§ **EXERCISE PROMPT**: Examine each line of the data. Copy those that contain the string "scene".
-------- SUPPLIED INFORMATION
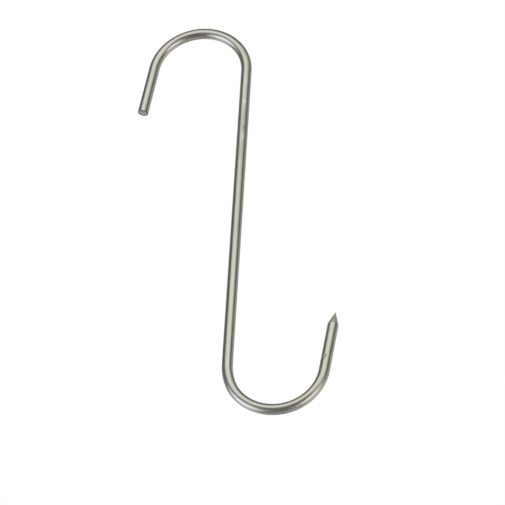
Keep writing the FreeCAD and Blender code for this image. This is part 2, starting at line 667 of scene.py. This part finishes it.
def shine(nodes, towards, lights, colour=(0, 0, 0)):
    """The colour seen in a direction: a plain colour and the soft round lights added to it."""
    for light in lights:
        inputs = {0: towards, 1: direction_to(light.azimuth, light.elevation)}
        facing = nodes.add("ShaderNodeVectorMath", inputs, operation="DOT_PRODUCT").outputs["Value"]
        glow = nodes.band(facing, math.cos(math.radians(light.gone)), math.cos(math.radians(light.full)))
        light_colour = tuple(light.brightness * part for part in light.tint)
        colour = nodes.vector("MULTIPLY_ADD", glow, light_colour, colour)
    return colour


def build_world():
    """A dim room with soft lights for the steel to mirror, and a white backdrop for the camera."""
    world = bpy.data.worlds.new("studio")
    bpy.context.scene.world = world
    bpy.context.scene.view_settings.view_transform = "Standard"
    world.use_nodes = True
    nodes = Nodes(world.node_tree)
    towards = nodes.add("ShaderNodeTexCoord").outputs["Generated"]
    room = nodes.add("ShaderNodeBackground", {"Color": shine(nodes, towards, ROOM_LIGHTS, ROOM_COLOUR)})
    backdrop = nodes.add("ShaderNodeBackground", {"Color": BACKDROP_COLOUR})
    seen = nodes.add("ShaderNodeLightPath").outputs["Is Camera Ray"]
    both = nodes.add("ShaderNodeMixShader", {0: seen, 1: room.outputs[0], 2: backdrop.outputs[0]})
    nodes.set(world.node_tree.nodes["World Output"].inputs["Surface"], both.outputs[0])


def start_glow(name):
    """A material without its usual shader, and its nodes."""
    material = bpy.data.materials.new(name)
    material.use_nodes = True
    material.node_tree.nodes.remove(material.node_tree.nodes["Principled BSDF"])
    return material, Nodes(material.node_tree), material.node_tree.nodes["Material Output"].inputs["Surface"]


def build_tent():
    """A round tent of thin cloth, lit by softboxes from outside, that the camera doesn't see."""
    lo, hi = cad_box
    mesh = bpy.data.meshes.new("light_tent")
    ball = bmesh.new()
    bmesh.ops.create_icosphere(ball, subdivisions=TENT_SUBDIVISIONS, radius=TENT_RADIUS)
    ball.to_mesh(mesh)
    ball.free()
    tent = bpy.data.objects.new("light_tent", mesh)
    tent.location = (lo + hi) / 2
    bpy.context.scene.collection.objects.link(tent)
    tent.visible_camera = False
    tent.visible_shadow = False

    material, nodes, surface = start_glow("light_tent")
    place = nodes.add("ShaderNodeTexCoord").outputs["Object"]
    light = shine(nodes, nodes.vector("NORMALIZE", place), TENT_LIGHTS)
    glow = nodes.add("ShaderNodeEmission", {"Color": light})
    clear = nodes.add("ShaderNodeBsdfTransparent")
    cloth = nodes.add("ShaderNodeAddShader", {0: glow.outputs[0], 1: clear.outputs[0]})
    nodes.set(surface, cloth.outputs[0])
    mesh.materials.append(material)


def build_floor():
    """A pale floor well below the hanging hook, fading into the white backdrop."""
    low = cad_box[0].z - FLOOR_DROP
    points = [
        (FLOOR_RADIUS * math.cos(math.tau * corner / FLOOR_CORNERS),
         FLOOR_RADIUS * math.sin(math.tau * corner / FLOOR_CORNERS), low)
        for corner in range(FLOOR_CORNERS)
    ]
    mesh = bpy.data.meshes.new("floor")
    mesh.from_pydata(points, [], [tuple(range(FLOOR_CORNERS))])
    floor = bpy.data.objects.new("floor", mesh)
    bpy.context.scene.collection.objects.link(floor)
    floor.visible_glossy = False
    floor.visible_diffuse = False
    floor.visible_shadow = False

    material, nodes, surface = start_glow("pale_floor")
    place = nodes.add("ShaderNodeTexCoord").outputs["Object"]
    far = nodes.band(nodes.distance_out(place), 0, FLOOR_FADE_RADIUS)
    blend = nodes.add("ShaderNodeMixRGB", {0: far, 1: FLOOR_COLOUR, 2: BACKDROP_COLOUR})
    glow = nodes.add("ShaderNodeEmission", {"Color": blend.outputs[0]})
    nodes.set(surface, glow.outputs[0])
    mesh.materials.append(material)


rod = build_rod([drawn_steel(), ground_steel(), sawn_steel()])
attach(rod, "root")
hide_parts("hook_rod")
build_camera()
build_world()
build_tent()
build_floor()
----------------
§ **EXERCISE ANSWER**:
Keep writing the FreeCAD and Blender code for this image. This is part 2, starting at line 667 of scene.py. This part finishes it.
    bpy.context.scene.world = world
    bpy.context.scene.view_settings.view_transform = "Standard"
    bpy.context.scene.collection.objects.link(tent)
    bpy.context.scene.collection.objects.link(floor)